Tory MP Douglas Carswell blogs as to why he opposes the idea:
"Anthony makes the mistake that many very intelligent people make when contemplating public policy; if only expert policy-makers used evidence-based research to ascertain what works, we'd have good public policy. The trouble is, who decides "what works"? Who determines what evidence to apply to the evidence base? Why would experts be any better at deciding public policy than they were once supposed to be at running the economy? ...Over the past generation - and under both parties - a vast alphabet sea of national bodies have sprung up, overseeing public policy on the basis of what they tell us is the evidence; the “evidence-based” NICE, MPC, PCTs, both FSAs, the CSA, EA, HA et al. It is they that are responsible for so much of the waste and public policy failure that Anthony rightly recognises."
Douglas Carswell says the people who need to do the evaulation of public policy are the MPs.

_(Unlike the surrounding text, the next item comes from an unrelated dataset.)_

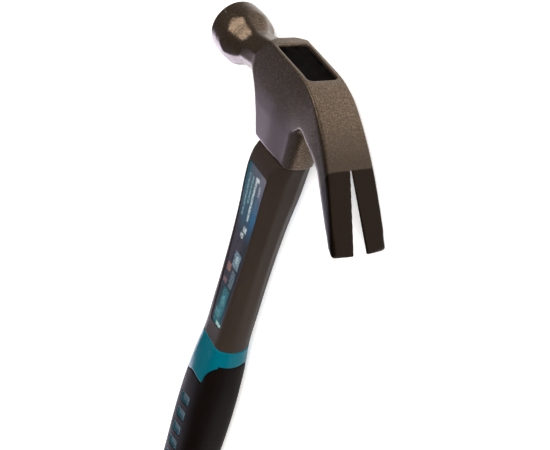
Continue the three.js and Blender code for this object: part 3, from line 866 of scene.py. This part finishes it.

"Tory "renegotiation" is a slogan not a policy" (PDF)
Author: Gerry Frost
Publication date: November 2009
The author claims that David Cameron's decision to rule out a referendum on the Lisbon Treaty was not a surprise and will only increase the level of cynicism with which the British public view the European Union and politics in general.
Authors: Tim Ambler & Keith Boyfield.
Publication Date: October 2009
This paper calls for the UK Parliament to re-assert its role as the UK's primary legislative body in order to reduce the influence of both Brussels and Whitehall. The paper argues that Parliament should challenge excessive regulation and that Legislative Statutory Instruments should be scrutinised in greater detail.
"One Tier or Two? - A debate about the right scale for local government" (PDF)
Authors: Tom Shakespeare (Editor), Matthew Groves, Kevin Lavery and Roger Gough
Publication date: 22 October 2009
The authors advocate a localist agenda for local government which allows councils to be free from central government intereference, regulation and funding. The paper supports devolving many functions of central government down to councils and increasingly the accountability of local government.
"Our Fight for Democracy - The United Kingdom and the European Union" (PDF)
Author: John Strafford
Publication date: September 2009
The author argues that the EU is profoundly undemocratic with the European Parliament being little more than a sham and the real power resting in the hands of unelected and unaccountable political elites. The paper notes that as an estimated 65% of UK legislation emanates from Brussels it is time the British people had their say on our continued membership of the EU.
"How the Irish Government lost out in negotiations on the Lisbon Treaty" (PDF)
Author: Open Europe
Publication date: 4 September 2009
The report details the failure of the Irish Government to dilute the Lisbon Treaty following the initial "No" vote. The report states that the Irish Government objected to some of the key elements of the Lisbon Treaty such as the appointment of a permanent EU President, the loss of a national veto in many important areas of policy and the creation of a European Public Prosecutor. Of a proposed 149 amendments from the Irish Government only 36 were accepted and since this report was published the Irish have voted to ratify the Lisbon Treaty.
"Taxpayer Funded Lobbying and Political Campaigning"(PDF)
Author: Matthew Sinclair
Publication date: August 2009
This report exposes the £37million of taxpayers' money which was spent on funding lobbying and political campaigning in 2007-8. This amount is spent by both national and local government and think tanks and public affairs companies have been among the beneficiaries. Whilst this is an unnecessary waste of taxpayers' money, the author also criticises the fact that people are being forced to pay for views they may seriously disagree with. The report also claims that this money is designed to distort decision making in favour of the interests and ideological pre-occupations of a narrow elite. A future Conservative Government has pledged to scrap this funding and in the eyes of the author of this report such a move can't come soon enough.
"The Case Against Boosting MPs Pay"(PDF)
Author: The Taxpayers' Alliance
Publication date: August 2009
This report rebuts the commonly held view that the recent scandal over parliamentary allowances to MPs is caused by their basic salary remaining low. The report suggests that even taking into account the basic salary for a backbench MP they receive a wage which puts them in the top 3% of earners in the UK. Furthermore the report notes that many MPs who hold frontbench positions receive considerably more than this and the report details the generous pension arrangements and the golden farewells which MPs are entitled to. It is also reported that UK MPs receive a higher basic salary than MPs in all EU countries with the exception of Austria, Ireland and Italy.
"A New Great Reform Act" (PDF)
Author: Antony Jay
Publication date: 11 July 2009
This report calls for constitutional changes to bring power closer to the public and to challenge the power of bureaucratic central government.